Key Claims and Findings

  • Scaling massively large AI models with billions of parameters and trillions of tokens comes with huge memory capacity requirements that single GPUs cannot satisfy.
  • Parallelism techniques inherently add communication or computation overhead, necessitating a configuration that achieves maximum performance before scaling training with data parallelism.
  • Pipeline parallelism introduces bubble time where devices wait for intermediate activations, leading to a waste of computational resources if not managed correctly.
  • Fully Sharded Data Parallelism (FSDP) minimizes bubbles to overlap communication with computation aggressively through operation reordering and parameter prefetching.
  • Quantization Aware Training leads to improved accuracy compared to post-training quantization because models learn to perform well in quantized representations during the training process.

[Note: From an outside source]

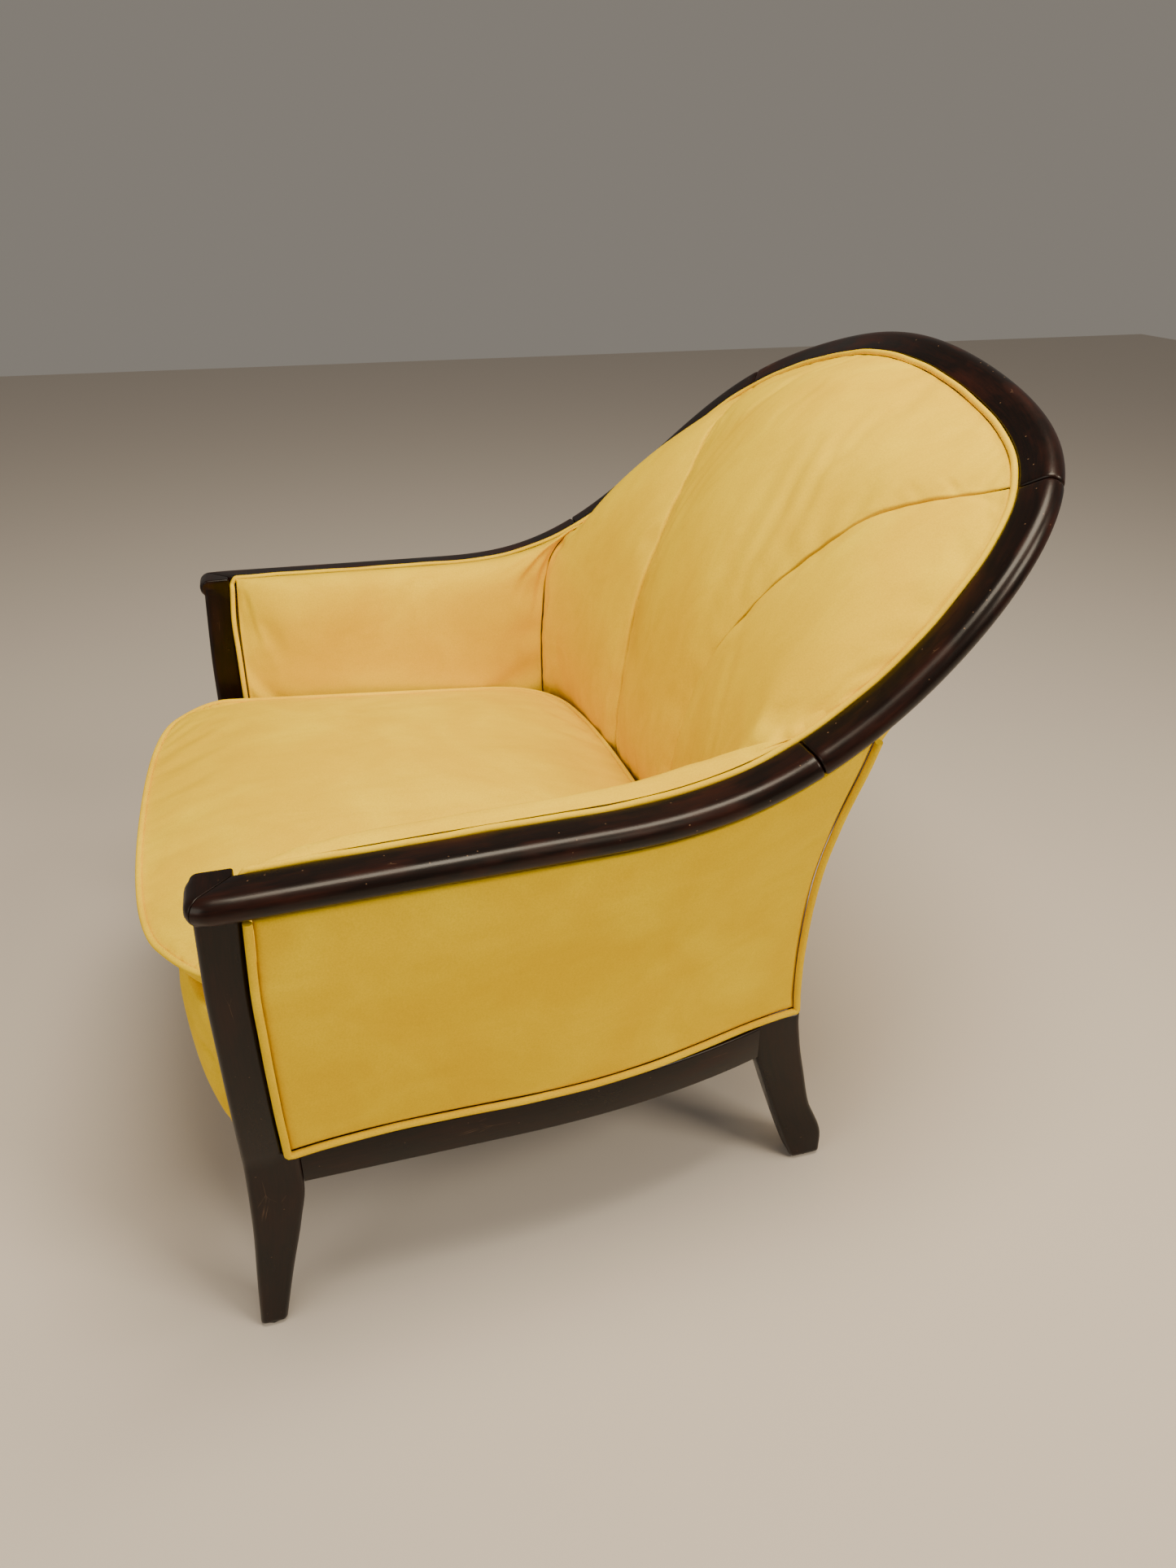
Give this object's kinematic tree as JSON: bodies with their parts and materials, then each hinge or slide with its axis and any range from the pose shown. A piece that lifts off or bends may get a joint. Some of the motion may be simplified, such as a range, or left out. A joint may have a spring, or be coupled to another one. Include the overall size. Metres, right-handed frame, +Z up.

  • Sequence parallelism enables the distribution of activation memory across tensor parallel devices by splitting layers along the sequence dimension.
  • Selective activation recomputation is viable for cases where memory constraints force the recomputation of some, but not all, of the activations.

Terminology

  • LLM (Large Language Model): A type of AI model characterized by approximately billions of parameters and trained on approximately trillions of tokens, requiring significant memory capacity.

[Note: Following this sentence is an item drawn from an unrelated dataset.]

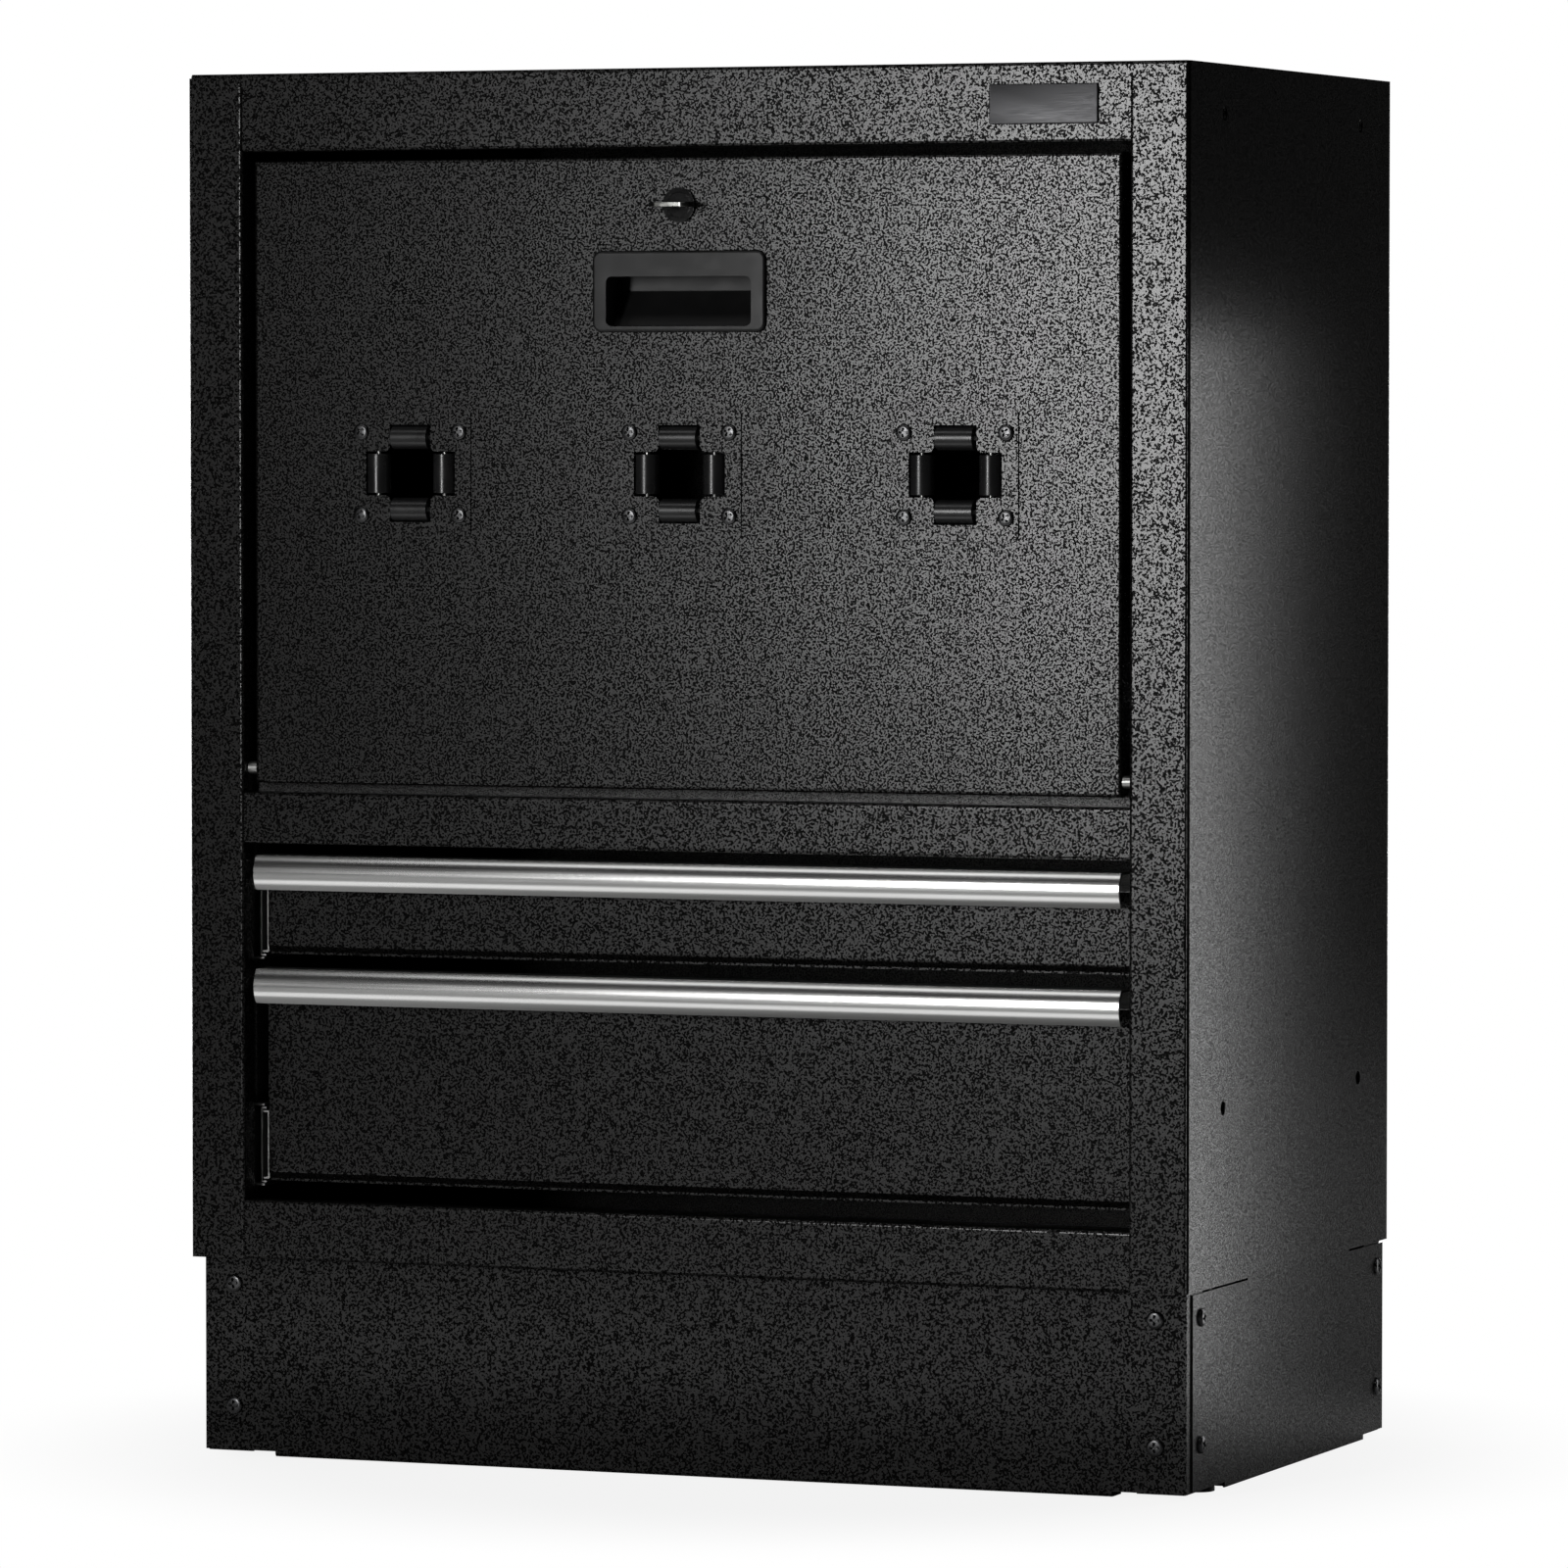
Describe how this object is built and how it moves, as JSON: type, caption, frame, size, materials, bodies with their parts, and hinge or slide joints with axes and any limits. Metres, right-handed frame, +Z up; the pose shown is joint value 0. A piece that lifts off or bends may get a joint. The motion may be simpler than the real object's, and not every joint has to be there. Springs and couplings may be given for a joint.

  • Bubble Time: A period of inefficiency in parallel training where computational resources are idle while waiting for data or synchronization from other devices.
  • Inter-layer Parallelism: A synonym for Pipeline parallelism, where the model is split vertically by layers across different devices.
  • Intra-layer Parallelism: A synonym for Tensor parallelism, where operations within a single layer are split horizontally across devices.
  • All-Reduce: A synchronization operation used in data parallel training where the gradients of the model are combined across devices to update parameters.
  • FSDP (Fully Sharded Data Parallelism): An optimization technique that shards model parameters and training data uniformly across data parallel workers to minimize memory usage.
  • Parameter Prefetching: A strategy used in FSDP where parameters are fetched in advance to overlap communication latency with computation time.
  • QAT (Quantization Aware Training): A training methodology that mimics the quantization process during training to improve model performance in low-precision representations.
  • Activation Memory: The memory storage required for intermediate results during the forward pass, which can be reduced via sequence parallelism or recomputation.
  • Optimizer States: Part of the model training data that is partitioned across GPUs in model parallelism alongside model parameters to reduce storage requirements.